Usage range depends entirely on the form:

  • Fresh aloe juice (100%): up to 50% replacement of water in the formula; preserve robustly
  • 1x aloe extract: 5-50% of the formula
  • 10x aloe extract: 0.5-5%
  • 200x powder reconstituted at 0.5%: use 5-50% of the reconstituted solution
  • 200x powder direct (NOT reconstituted): 0.1-0.5% — equivalent to 20-100% of regular aloe juice

Electrolyte interaction. Aloe is rich in mineral salts. High-aloe formulas (above 20% aloe juice) can destabilize emulsions made with electrolyte-sensitive emulsifiers. Use a robust emulsifier (BTMS, glyceryl stearate, Olivem 1000) for high-aloe products.

pH range: stable around pH 4-5 (the natural pH of aloe juice). Plays well with most actives.

Preservation is critical. Fresh aloe juice and reconstituted solutions are water-rich and bacterially friendly. Use a broad-spectrum preservative (Liquid Germall Plus, Cosgard, Optiphen) at the full recommended percentage.

Best for / Worst for

Best for: after-sun gels, post-shave balms, sensitive-skin lotions, eczema-supportive formulas, post-procedure aftercare (laser, peel, microneedling), summer body sprays, scalp products for irritated scalps, natural-positioning skincare.

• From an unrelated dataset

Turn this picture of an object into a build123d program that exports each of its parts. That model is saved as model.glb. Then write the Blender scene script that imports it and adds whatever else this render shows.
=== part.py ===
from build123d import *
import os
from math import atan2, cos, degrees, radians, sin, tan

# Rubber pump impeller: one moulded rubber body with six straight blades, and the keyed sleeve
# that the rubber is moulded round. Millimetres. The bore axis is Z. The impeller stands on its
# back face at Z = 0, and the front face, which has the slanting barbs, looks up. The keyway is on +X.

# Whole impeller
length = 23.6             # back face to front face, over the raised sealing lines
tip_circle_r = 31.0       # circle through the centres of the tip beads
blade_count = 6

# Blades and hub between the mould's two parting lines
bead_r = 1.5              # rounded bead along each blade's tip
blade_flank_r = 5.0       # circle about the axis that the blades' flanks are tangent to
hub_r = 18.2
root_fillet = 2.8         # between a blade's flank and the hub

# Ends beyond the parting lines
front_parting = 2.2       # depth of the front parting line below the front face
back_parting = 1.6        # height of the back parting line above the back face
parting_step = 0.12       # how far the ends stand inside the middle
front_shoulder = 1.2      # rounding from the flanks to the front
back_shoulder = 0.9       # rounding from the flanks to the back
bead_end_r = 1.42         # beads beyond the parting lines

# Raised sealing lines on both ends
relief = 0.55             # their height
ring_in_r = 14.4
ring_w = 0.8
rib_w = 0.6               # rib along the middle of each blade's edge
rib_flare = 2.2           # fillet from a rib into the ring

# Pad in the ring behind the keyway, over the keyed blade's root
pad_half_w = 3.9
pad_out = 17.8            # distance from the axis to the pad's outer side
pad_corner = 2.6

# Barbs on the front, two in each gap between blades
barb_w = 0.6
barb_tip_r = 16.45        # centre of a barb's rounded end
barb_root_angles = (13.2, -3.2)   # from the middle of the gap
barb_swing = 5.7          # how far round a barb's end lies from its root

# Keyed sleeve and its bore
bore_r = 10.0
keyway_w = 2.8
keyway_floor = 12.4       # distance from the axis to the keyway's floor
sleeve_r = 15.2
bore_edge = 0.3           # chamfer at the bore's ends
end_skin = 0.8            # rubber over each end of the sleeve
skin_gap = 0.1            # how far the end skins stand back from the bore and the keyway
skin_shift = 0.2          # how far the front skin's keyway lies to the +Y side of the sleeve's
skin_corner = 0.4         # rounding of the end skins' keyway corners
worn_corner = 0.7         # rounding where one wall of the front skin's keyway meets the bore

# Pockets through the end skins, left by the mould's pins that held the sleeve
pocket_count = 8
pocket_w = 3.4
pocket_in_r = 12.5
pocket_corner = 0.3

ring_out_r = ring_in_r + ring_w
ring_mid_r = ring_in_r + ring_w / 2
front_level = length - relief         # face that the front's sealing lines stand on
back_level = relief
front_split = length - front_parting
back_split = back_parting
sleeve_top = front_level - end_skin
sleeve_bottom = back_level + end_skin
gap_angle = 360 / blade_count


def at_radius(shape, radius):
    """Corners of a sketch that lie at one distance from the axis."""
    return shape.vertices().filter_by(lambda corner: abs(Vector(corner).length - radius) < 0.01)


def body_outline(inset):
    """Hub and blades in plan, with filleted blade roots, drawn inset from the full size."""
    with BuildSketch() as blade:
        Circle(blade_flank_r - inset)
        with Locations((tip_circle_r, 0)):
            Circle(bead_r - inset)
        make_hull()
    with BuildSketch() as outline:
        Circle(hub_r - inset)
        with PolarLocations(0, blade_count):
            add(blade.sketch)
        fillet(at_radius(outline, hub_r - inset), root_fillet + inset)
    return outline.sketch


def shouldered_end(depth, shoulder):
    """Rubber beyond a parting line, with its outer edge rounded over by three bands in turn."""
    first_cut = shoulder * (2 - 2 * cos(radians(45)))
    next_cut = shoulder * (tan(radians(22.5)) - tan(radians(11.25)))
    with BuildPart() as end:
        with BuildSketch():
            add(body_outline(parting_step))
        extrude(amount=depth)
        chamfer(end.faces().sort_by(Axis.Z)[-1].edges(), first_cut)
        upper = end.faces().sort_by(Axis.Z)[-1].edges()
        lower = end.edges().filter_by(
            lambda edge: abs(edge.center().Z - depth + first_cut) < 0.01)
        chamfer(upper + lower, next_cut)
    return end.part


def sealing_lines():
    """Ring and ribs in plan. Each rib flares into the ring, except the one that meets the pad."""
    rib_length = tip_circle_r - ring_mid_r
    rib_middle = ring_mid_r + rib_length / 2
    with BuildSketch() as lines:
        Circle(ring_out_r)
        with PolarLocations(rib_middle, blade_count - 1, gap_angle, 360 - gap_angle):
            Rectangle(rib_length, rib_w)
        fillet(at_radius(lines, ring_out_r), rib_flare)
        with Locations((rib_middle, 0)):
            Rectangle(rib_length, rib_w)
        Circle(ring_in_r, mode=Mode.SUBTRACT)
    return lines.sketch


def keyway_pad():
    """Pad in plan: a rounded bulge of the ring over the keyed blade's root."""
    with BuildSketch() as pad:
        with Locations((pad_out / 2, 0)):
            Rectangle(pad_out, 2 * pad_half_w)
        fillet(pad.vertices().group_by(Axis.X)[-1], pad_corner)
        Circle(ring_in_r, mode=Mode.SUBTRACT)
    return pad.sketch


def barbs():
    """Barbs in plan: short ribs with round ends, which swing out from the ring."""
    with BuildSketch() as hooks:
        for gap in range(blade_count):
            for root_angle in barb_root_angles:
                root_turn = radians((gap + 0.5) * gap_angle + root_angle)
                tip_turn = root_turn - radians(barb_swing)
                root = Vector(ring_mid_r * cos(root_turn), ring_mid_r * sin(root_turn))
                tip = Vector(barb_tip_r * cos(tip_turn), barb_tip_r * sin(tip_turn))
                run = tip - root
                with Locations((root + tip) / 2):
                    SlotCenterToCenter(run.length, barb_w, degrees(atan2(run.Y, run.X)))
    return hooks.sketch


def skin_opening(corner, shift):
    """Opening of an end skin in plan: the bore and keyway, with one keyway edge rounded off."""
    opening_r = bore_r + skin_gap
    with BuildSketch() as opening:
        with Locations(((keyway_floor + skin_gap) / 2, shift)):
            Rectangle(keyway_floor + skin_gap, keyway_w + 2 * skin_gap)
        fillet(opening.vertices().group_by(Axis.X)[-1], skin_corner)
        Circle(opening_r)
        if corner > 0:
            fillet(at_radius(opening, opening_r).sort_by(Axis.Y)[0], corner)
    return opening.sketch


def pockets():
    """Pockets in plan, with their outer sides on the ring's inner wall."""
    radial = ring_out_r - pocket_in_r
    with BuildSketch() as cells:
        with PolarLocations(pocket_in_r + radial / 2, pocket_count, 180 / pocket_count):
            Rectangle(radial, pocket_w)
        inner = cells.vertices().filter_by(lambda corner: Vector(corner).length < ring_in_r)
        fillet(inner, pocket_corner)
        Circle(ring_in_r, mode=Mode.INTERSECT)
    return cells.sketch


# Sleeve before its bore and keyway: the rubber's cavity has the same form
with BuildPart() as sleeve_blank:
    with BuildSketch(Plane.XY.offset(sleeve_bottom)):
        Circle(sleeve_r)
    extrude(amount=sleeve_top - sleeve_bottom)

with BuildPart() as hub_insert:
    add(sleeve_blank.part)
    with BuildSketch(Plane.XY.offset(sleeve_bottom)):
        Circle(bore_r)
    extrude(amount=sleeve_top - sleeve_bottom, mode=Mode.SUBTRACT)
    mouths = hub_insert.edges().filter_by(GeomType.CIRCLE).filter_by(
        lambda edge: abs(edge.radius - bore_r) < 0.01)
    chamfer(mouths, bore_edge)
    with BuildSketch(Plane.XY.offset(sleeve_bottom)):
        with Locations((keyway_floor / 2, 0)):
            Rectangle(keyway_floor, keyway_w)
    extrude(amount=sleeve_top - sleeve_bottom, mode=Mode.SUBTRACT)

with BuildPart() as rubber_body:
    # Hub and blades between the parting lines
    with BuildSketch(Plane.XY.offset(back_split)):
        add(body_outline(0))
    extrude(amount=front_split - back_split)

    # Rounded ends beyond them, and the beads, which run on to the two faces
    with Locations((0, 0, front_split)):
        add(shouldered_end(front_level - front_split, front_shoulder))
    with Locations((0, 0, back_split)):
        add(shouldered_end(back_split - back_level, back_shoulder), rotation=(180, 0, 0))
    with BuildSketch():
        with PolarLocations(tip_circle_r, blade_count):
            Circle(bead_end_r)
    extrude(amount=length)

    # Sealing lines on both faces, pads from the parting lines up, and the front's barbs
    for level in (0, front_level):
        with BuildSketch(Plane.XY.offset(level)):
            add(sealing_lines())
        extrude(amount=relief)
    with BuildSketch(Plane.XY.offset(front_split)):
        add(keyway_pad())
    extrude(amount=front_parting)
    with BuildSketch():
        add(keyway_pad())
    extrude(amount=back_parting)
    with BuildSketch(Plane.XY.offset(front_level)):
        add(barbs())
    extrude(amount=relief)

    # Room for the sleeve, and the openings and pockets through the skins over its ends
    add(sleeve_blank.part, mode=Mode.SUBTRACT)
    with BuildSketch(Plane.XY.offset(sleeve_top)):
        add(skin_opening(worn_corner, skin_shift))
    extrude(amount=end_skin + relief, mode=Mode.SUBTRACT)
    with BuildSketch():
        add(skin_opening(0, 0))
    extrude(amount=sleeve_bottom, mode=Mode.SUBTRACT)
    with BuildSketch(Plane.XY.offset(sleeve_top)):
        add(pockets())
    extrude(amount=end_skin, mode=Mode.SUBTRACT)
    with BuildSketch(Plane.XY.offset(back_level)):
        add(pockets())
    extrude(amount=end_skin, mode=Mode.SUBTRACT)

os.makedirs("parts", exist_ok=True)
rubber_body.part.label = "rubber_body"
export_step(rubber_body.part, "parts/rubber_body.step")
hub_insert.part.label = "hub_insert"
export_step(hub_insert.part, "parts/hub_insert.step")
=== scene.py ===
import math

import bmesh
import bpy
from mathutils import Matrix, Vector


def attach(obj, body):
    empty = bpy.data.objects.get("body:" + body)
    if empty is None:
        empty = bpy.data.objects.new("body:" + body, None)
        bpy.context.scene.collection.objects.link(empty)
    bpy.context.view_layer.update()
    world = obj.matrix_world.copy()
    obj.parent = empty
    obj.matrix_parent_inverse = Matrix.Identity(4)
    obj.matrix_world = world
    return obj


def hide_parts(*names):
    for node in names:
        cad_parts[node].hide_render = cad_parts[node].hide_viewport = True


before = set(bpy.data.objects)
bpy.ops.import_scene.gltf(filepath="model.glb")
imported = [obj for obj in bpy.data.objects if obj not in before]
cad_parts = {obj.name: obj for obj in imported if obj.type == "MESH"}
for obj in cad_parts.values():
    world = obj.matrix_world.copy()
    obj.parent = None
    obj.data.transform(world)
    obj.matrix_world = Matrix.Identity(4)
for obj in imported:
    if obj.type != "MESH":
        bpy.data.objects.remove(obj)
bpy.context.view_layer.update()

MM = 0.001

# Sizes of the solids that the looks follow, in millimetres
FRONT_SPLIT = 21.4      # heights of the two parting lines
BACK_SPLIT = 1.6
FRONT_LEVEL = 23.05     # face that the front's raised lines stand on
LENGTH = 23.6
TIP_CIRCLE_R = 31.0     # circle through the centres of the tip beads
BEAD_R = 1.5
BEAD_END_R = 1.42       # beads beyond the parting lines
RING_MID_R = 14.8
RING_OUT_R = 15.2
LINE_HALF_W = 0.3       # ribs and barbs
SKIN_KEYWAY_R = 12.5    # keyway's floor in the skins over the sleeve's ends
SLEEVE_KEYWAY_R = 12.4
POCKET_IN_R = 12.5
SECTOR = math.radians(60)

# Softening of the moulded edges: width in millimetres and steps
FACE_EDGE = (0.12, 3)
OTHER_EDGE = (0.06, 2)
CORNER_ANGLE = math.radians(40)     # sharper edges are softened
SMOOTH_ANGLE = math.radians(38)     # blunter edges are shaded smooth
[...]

Worst for: formulas requiring electrolyte-sensitive emulsifiers in high concentrations, anhydrous balms (it is water-based), products marketed as “ingredient-minimal” (aloe contains 200+ compounds), people with confirmed Liliaceae or Aloe allergy (rare but exists).

Common pitfalls

Confusing 200x powder with regular aloe. Adding 1% “aloe powder” to a formula thinking it equals 1% aloe juice gives you 200% concentration — far too much, and often emulsion-destabilizing.

Using kitchen aloe gel from a fresh plant. The fresh gel is not preserved, contains aloin (a potential irritant from the outer leaf), and is microbiologically unstable. For cosmetic use, buy supplier aloe that has been decolorized and preserved.

Skipping the preservative for fresh juice. Aloe juice is mostly water — it will grow bacteria within days at room temperature. Always preserve.

Heat-processing for fancy claims. The vitamins and enzymes in aloe are heat-sensitive. If you heat aloe to 70°C+ you destroy much of the “natural goodness” you bought it for. Cool-down processing preserves more.

Stacking aloe with electrolyte-sensitive emulsifiers. High-aloe emulsions made with Olivem 1000 or some Montanov systems may thin or destabilize. Choose a robust emulsifier or use lower aloe percentages.

Substitutes

  • Cucumber extract (Cucumis sativus) — overlapping cooling and soothing, milder.
  • Centella asiatica extract — different active profile, similar wound-supportive role.
  • Allantoin — pure soothing without the polysaccharide complexity.
  • Calendula extract — botanical alternative for sensitive and post-procedure skin.
  • Sodium PCA + hyaluronic acid blend — for the hydration component without the botanical complexity.
  • Witch hazel — for the cooling/astringent angle (different mechanism).